* Begin *

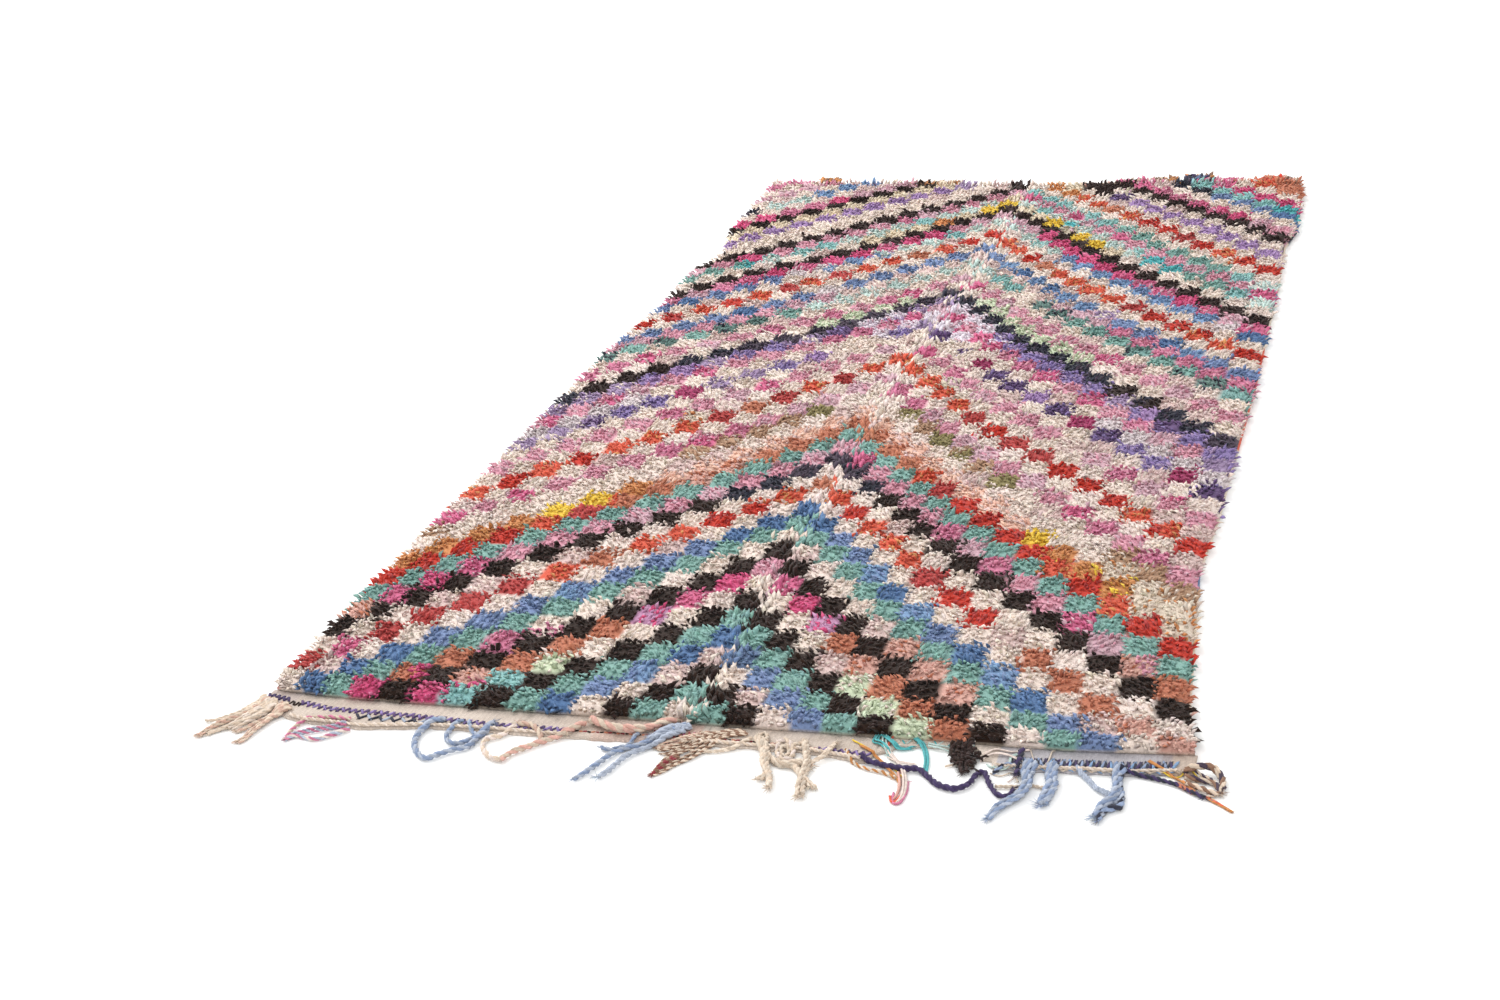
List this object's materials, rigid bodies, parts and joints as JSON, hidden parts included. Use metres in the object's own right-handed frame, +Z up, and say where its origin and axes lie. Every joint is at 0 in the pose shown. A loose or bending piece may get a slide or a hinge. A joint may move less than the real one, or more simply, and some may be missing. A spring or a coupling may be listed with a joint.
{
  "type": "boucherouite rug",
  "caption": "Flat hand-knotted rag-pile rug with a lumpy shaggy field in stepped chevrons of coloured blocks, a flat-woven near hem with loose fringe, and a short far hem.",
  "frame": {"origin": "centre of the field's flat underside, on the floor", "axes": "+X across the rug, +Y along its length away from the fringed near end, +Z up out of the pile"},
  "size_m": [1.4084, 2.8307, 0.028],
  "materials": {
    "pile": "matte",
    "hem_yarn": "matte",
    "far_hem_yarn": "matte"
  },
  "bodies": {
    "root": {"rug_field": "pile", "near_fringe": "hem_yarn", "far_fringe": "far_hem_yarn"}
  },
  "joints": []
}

* End *
* Begin *

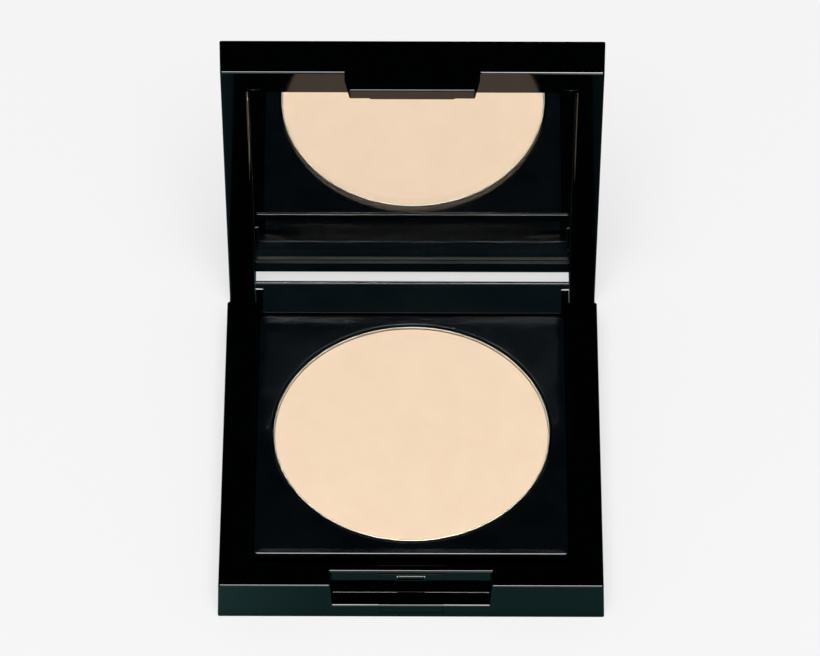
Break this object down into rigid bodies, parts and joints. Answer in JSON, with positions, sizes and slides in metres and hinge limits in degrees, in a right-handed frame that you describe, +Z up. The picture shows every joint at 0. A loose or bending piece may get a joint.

* End *
* Begin *

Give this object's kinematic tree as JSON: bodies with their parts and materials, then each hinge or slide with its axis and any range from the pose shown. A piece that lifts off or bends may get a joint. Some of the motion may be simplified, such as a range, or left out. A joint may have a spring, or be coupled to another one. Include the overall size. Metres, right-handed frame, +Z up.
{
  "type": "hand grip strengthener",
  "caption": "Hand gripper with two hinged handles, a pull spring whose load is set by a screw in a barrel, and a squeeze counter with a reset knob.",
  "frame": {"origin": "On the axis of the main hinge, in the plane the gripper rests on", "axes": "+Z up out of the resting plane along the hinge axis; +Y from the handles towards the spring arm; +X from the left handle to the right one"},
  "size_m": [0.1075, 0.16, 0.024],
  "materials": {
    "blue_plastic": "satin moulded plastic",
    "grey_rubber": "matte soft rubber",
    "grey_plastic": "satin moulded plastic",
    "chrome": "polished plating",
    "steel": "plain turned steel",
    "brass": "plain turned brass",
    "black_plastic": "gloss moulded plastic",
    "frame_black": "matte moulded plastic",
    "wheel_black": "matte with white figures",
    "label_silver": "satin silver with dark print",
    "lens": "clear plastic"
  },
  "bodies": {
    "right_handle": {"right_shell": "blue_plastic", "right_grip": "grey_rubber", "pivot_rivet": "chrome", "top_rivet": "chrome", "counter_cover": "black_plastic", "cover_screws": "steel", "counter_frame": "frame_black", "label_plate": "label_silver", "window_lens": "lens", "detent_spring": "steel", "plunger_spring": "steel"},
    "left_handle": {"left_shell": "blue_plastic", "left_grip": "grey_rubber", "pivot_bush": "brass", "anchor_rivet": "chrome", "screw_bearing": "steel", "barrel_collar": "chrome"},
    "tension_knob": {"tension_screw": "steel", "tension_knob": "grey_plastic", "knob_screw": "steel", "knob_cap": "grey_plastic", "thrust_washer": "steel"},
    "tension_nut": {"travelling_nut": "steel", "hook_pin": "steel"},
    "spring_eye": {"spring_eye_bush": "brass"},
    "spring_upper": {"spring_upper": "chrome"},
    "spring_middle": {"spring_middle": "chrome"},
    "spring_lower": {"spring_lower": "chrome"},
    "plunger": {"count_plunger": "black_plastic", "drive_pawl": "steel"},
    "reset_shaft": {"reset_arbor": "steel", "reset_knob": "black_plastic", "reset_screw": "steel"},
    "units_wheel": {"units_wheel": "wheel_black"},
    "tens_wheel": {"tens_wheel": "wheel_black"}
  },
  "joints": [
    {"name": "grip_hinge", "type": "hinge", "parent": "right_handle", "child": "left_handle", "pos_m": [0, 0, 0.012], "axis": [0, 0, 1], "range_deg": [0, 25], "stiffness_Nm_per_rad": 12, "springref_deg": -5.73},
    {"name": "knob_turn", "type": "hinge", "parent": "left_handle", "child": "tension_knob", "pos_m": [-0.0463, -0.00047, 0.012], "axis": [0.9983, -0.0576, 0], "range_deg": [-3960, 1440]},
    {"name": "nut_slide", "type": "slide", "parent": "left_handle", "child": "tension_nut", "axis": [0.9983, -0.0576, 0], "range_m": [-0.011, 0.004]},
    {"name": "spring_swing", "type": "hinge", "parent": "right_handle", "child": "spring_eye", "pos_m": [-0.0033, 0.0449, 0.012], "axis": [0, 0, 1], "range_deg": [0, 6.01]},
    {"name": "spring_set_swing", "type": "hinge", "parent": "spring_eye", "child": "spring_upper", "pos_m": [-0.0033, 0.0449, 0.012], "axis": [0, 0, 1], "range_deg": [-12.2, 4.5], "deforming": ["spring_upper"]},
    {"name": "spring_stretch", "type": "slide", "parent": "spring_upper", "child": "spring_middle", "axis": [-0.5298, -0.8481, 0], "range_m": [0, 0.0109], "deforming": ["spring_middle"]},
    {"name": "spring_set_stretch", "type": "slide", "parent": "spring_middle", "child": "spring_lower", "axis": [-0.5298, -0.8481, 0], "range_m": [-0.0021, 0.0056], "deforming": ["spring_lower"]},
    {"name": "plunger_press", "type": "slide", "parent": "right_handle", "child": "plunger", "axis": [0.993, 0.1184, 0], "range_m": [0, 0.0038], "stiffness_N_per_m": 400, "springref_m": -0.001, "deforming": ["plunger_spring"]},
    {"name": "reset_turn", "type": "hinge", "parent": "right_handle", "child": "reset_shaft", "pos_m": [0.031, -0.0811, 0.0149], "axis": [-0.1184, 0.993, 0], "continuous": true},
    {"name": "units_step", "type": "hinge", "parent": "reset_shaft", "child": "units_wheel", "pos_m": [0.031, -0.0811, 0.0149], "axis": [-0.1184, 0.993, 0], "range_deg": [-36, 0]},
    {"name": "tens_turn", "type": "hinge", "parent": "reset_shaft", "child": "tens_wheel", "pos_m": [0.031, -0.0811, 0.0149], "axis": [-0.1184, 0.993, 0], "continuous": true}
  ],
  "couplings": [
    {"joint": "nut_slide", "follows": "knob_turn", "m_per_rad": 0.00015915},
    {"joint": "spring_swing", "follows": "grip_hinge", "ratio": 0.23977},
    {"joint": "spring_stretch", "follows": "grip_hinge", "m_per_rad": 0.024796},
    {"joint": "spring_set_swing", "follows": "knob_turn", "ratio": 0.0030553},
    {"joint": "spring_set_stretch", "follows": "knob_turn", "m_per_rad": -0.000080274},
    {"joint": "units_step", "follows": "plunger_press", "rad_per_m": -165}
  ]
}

* End *

## Written problem
Search the records for the string "bending" and return every line in which it occurs.

## Task answer
List this object's materials, rigid bodies, parts and joints as JSON, hidden parts included. Use metres in the object's own right-handed frame, +Z up, and say where its origin and axes lie. Every joint is at 0 in the pose shown. A loose or bending piece may get a slide or a hinge. A joint may move less than the real one, or more simply, and some may be missing. A spring or a coupling may be listed with a joint.
Break this object down into rigid bodies, parts and joints. Answer in JSON, with positions, sizes and slides in metres and hinge limits in degrees, in a right-handed frame that you describe, +Z up. The picture shows every joint at 0. A loose or bending piece may get a joint.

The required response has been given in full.